En esta semana, sin ir más lejos, la candidata a vice jefa de gobierno de la ciudad de Buenos Aires se pronunció a favor de una Conadep para los periodistas, en sintonía con lo que ya dijera un caracterizado militante kirchnerista de la “cultura”, y si bien a las pocas horas pidió disculpas por sus palabras, a todos, o a muchos, les ha quedado en la boca la sensación de que la sinceridad o el “sinceramente”, estuvo presente en la primera declaración y las posteriores disculpas no fueron más que la consecuencia de un cálculo oportunista, un no adelantar lo que efectivamente se piensa hacer. También en la semana, el escritor Marcelo Birmajer fue amenazado en la calle, episodios que se repiten con demasiada frecuencia y que parecen expresar los deseos profundos de los partidarios del “Vamos a volver”. Alberto Fernández escribió un Twitter solidarizándose con Birmajer, una respuesta correcta de un candidato, pero que deja abierto dos legítimos interrogantes: ¿Hasta dónde es sincero el señor Fernández con sus disculpas? Y si lo fuera: ¿Hasta dónde podrá controlar a sectores que hoy por conveniencia electoral se esfuerzan por callar, pero que están dispuestos a ser activos y diligentes funcionarios del todavía inexistente pero deseado Ministerio de la Venganza?
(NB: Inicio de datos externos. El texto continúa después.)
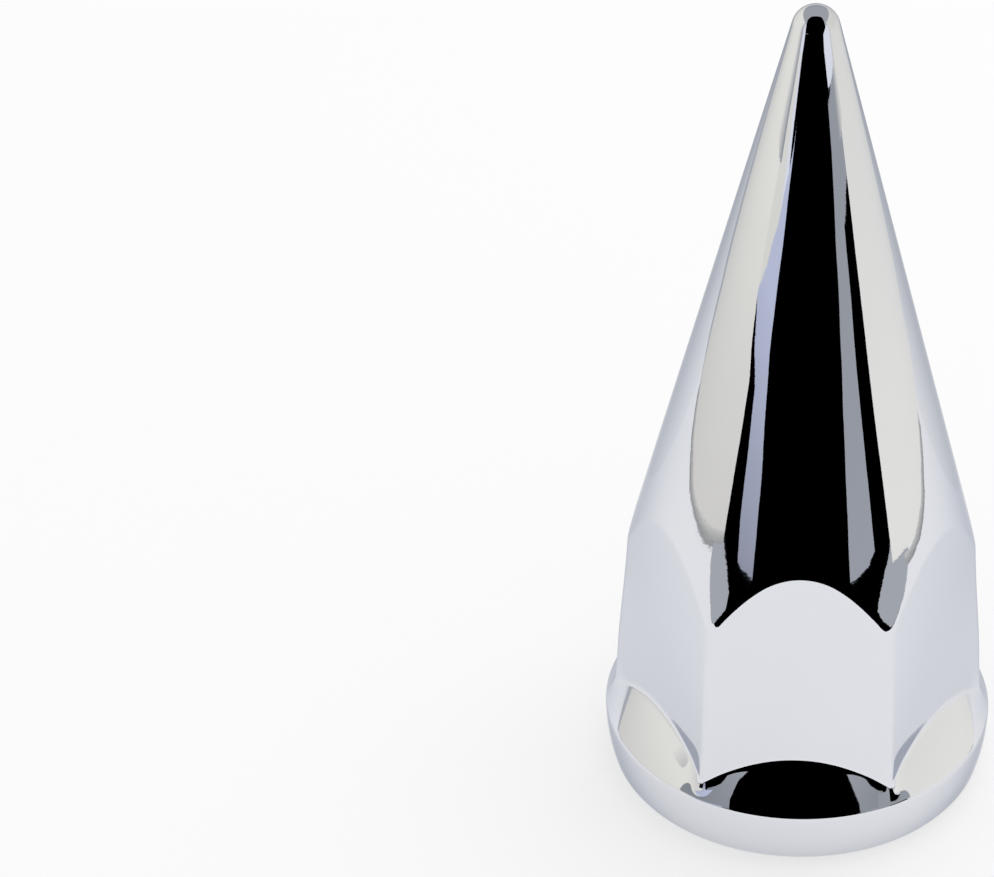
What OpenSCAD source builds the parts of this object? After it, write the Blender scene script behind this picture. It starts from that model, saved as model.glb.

Mientras tanto, Hugo Moyano vocifera desde la tribuna: “A Macri hay que echarlo a la mierda”. Prestar atención a la construcción de la “frase”. No dice “ganarle las elecciones”. Dice: “Echarlo”. Y esa palabra en un burócrata que nunca creyó demasiado en la democracia es de una sinceridad demoledora. Es muy probable que después alguien diga que lo sacaron de contexto o pida disculpas. ¿Disculpas por qué? ¿Disculpas por decir lo que piensa?

Capítulo aparte lo merecen las declaraciones de Horacio González acerca de una reescritura histórica “positiva” de la guerrilla de los años setenta. Digamos en homenaje a la sinceridad que lo que González pretende es la “puesta en valor” no de la guerrilla en general -no creo que el destino del PRT-ERP le haga perder el sueño- sino de Montoneros. Y agreguemos a continuación que si las palabras de unos de los intelectuales de primera línea del kirchnerismo pertenecieran al campo de los saberes históricos, podríamos permitirnos el lujo de subestimarlas o incluso resignarnos a librar en recoletos ámbitos académicos algunas de aquellas batallas por la historia que tanto nos suelen entusiasmar a los historiadores. Pero lo grave en este caso no sería recrear o reinventar un pasado que transforme a Firmenich, Vaca Narvaja o a Galimberti en próceres nacionales, lo grave es que estas palabras están dichas en septiembre de 2019, un mes antes de las elecciones y por el dirigente de una fuerza política cuyos seguidores amenazan con el “Vamos a volver”. Lo grave entonces no está en el pasado que estas declaraciones pretenden resucitar, sino en el presente que intentan forjar. No me preocupan tanto las huellas manchadas de sangre que dejaron algunas experiencias de los años setenta, como el intento mal disimulado de “recrear” algo parecido en la segunda década del siglo XXI.

Me preocupa, para decirlo de una manera suave, la cultura de la muerte de la que fue portador Montoneros, esa tentación a la que cedían con gusto para reivindicar algo así como el “Viva la muerte” que distinguió en su tiempo a algunos de los seguidores de Francisco Franco. Un repaso por las consignas más ruidosas y repetitivas de Montoneros confirma en toda la línea mis apreciaciones. Desde el “Patria o muerte” y “Libres o muertos”, pasando por pedir la “cabeza de Villar y Margaride”, a festejar con ruidosas manifestaciones de alegría el asesinato de Arturo Mor Roig o solazarse por la ejecución de Aramburu y considerar un aporte a la humanidad las ejecuciones de dirigentes sindicales, todo en Montoneros parece asimilarse a la muerte. Se dirá que estas consideraciones están fuera de contexto. Para nada. Es más, habría que recordar que la mayoría de estos llamados de la tribu a la muerte las realizaban contra el gobierno que ellos mismos habían votado y en el contexto de una democracia que estaba muy lejos de ser perfecta pero en la que ellos nunca creyeron y, por lo que puede apreciarse de sus actuales seguidores, tampoco creen ahora. ¿Hay algo más? Puede que lo haya, puede que deban distinguirse matices, pero lo que Horacio González no puede desconocer es que, le guste o no, el paisaje de Montoneros está teñido de sangre y muerte.